Data listing
───
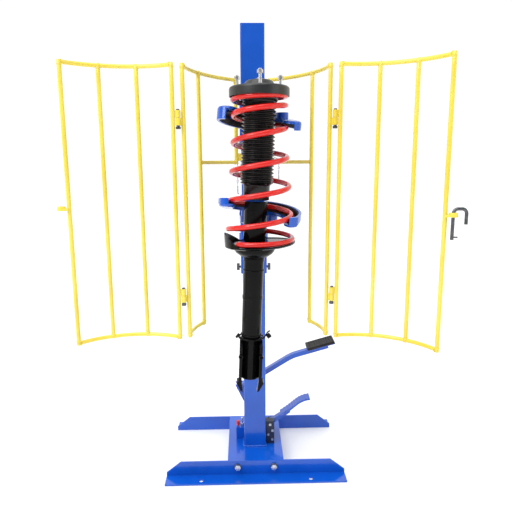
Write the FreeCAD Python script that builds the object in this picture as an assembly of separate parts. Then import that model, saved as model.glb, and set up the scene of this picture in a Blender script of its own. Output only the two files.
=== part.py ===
import FreeCAD, Part
import math
import os

# Foot-operated strut spring compressor: a floor stand with a lifting lower carriage, four jaws,
# a hinged safety cage and a strut clamped in place. Millimetres, +Z up, +Y to the back.
# The origin is on the floor, at the centre of the four floor-bolt holes.

V = FreeCAD.Vector
UP = V(0, 0, 1)
SIDES = (("left", -1), ("right", 1))

# ---- stand ----
FOOT_LENGTH = 560.0
FOOT_HEIGHT = 50.0
FOOT_FLANGE = 52.0
FOOT_WALL = 5.0
FOOT_FACE_Y = 145.0
FOOT_CHAMFER = V(45, 0, 35)
FLOOR_HOLE_X = 170.0
FLOOR_HOLE_Y = 175.0
FLOOR_HOLE_R = 7.0
FOOT_BOLT_X = 57.0
FOOT_BOLT_Z = 30.0
BASE_WIDTH = 176.0
BASE_HEIGHT = 50.0
BASE_WALL = 5.0
COLUMN_SIZE = 70.0
COLUMN_WALL = 4.0
COLUMN_Y = -26.5
COLUMN_TOP = 1360.0
MAST_SIZE = 60.0
MAST_WALL = 4.0
MAST_BOTTOM = 900.0
MAST_TOP = 1350.0
MAST_BOLT_Z = (1010.0, 1025.0)

# ---- bolts ----
BOLT_R = 5.0
BOLT_HOLE_R = 5.3
BOLT_FLATS = 17.0
BOLT_HEAD = 6.5
BOLT_NUT = 8.0
BOLT_END = 3.0
WASHER_R = 10.0
WASHER_THICK = 2.0

# ---- lower carriage ----
SLEEVE_SIZE = 80.0
SLEEVE_GAP = 0.5
SLEEVE_BOTTOM = 634.0
SLEEVE_TOP = 872.0
LIFT_TRAVEL = 100.0
LIFT_PIN_R = 10.0
LIFT_PIN_Z = 742.0
GUIDE_SCREW_Z = 648.0

# ---- upper bracket ----
BRACKET_SIZE = 78.0
BRACKET_BOTTOM = 1040.0
BRACKET_TOP = 1142.0

# ---- jaws ----
SLEEVE_FACE_Y = COLUMN_Y - SLEEVE_SIZE / 2
BRACKET_FACE_Y = COLUMN_Y - BRACKET_SIZE / 2
LUG_X = 42.0
LUG_REACH = 44.0
LUG_THICK = 10.0
ARM_THICK = 16.0
ARM_WIDTH = 34.0
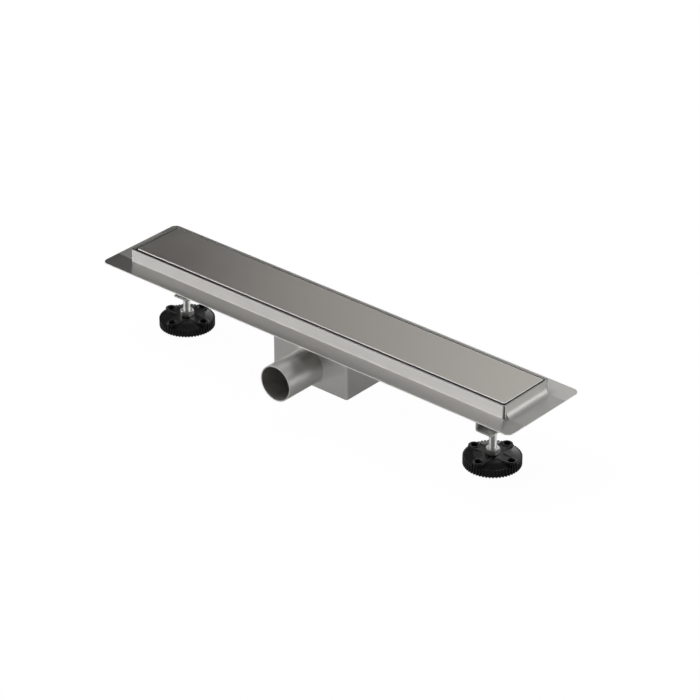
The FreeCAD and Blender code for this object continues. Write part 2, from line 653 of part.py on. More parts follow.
───
## [Work instructions]
Repeat all the entries exactly as given.

## [The solution]
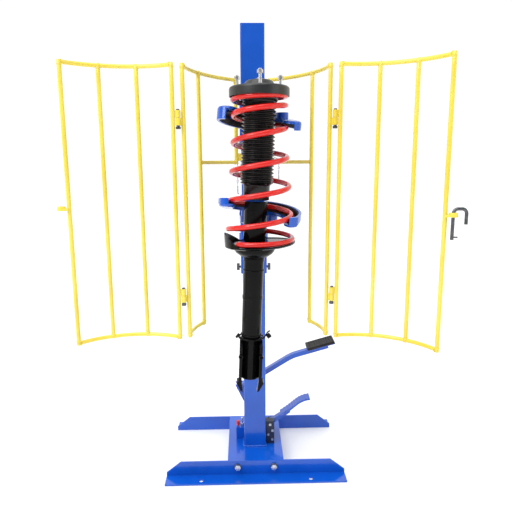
Write the FreeCAD Python script that builds the object in this picture as an assembly of separate parts. Then import that model, saved as model.glb, and set up the scene of this picture in a Blender script of its own. Output only the two files.
=== part.py ===
import FreeCAD, Part
import math
import os

# Foot-operated strut spring compressor: a floor stand with a lifting lower carriage, four jaws,
# a hinged safety cage and a strut clamped in place. Millimetres, +Z up, +Y to the back.
# The origin is on the floor, at the centre of the four floor-bolt holes.

V = FreeCAD.Vector
UP = V(0, 0, 1)
SIDES = (("left", -1), ("right", 1))

# ---- stand ----
FOOT_LENGTH = 560.0
FOOT_HEIGHT = 50.0
FOOT_FLANGE = 52.0
FOOT_WALL = 5.0
FOOT_FACE_Y = 145.0
FOOT_CHAMFER = V(45, 0, 35)
FLOOR_HOLE_X = 170.0
FLOOR_HOLE_Y = 175.0
FLOOR_HOLE_R = 7.0
FOOT_BOLT_X = 57.0
FOOT_BOLT_Z = 30.0
BASE_WIDTH = 176.0
BASE_HEIGHT = 50.0
BASE_WALL = 5.0
COLUMN_SIZE = 70.0
COLUMN_WALL = 4.0
COLUMN_Y = -26.5
COLUMN_TOP = 1360.0
MAST_SIZE = 60.0
MAST_WALL = 4.0
MAST_BOTTOM = 900.0
MAST_TOP = 1350.0
MAST_BOLT_Z = (1010.0, 1025.0)

# ---- bolts ----
BOLT_R = 5.0
BOLT_HOLE_R = 5.3
BOLT_FLATS = 17.0
BOLT_HEAD = 6.5
BOLT_NUT = 8.0
BOLT_END = 3.0
WASHER_R = 10.0
WASHER_THICK = 2.0

# ---- lower carriage ----
SLEEVE_SIZE = 80.0
SLEEVE_GAP = 0.5
SLEEVE_BOTTOM = 634.0
SLEEVE_TOP = 872.0
LIFT_TRAVEL = 100.0
LIFT_PIN_R = 10.0
LIFT_PIN_Z = 742.0
GUIDE_SCREW_Z = 648.0

# ---- upper bracket ----
BRACKET_SIZE = 78.0
BRACKET_BOTTOM = 1040.0
BRACKET_TOP = 1142.0

# ---- jaws ----
SLEEVE_FACE_Y = COLUMN_Y - SLEEVE_SIZE / 2
BRACKET_FACE_Y = COLUMN_Y - BRACKET_SIZE / 2
LUG_X = 42.0
LUG_REACH = 44.0
LUG_THICK = 10.0
ARM_THICK = 16.0
ARM_WIDTH = 34.0
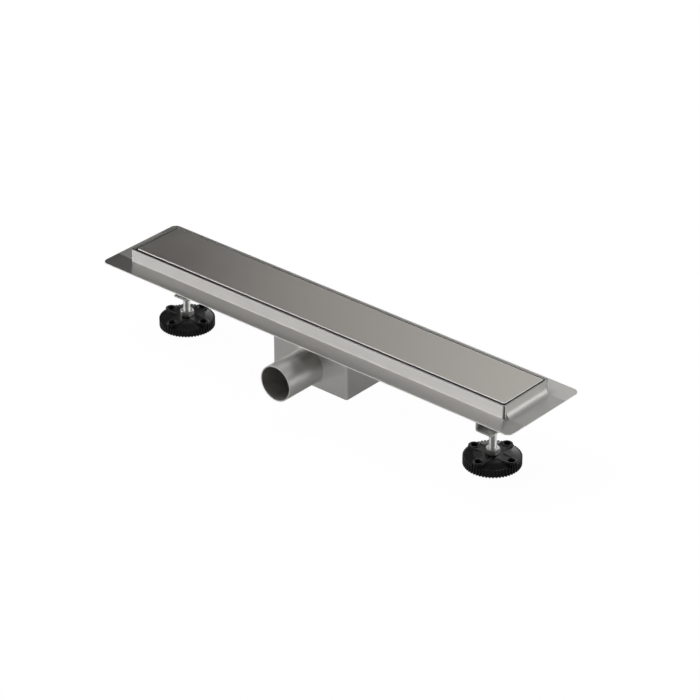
The FreeCAD and Blender code for this object continues. Write part 2, from line 653 of part.py on. More parts follow.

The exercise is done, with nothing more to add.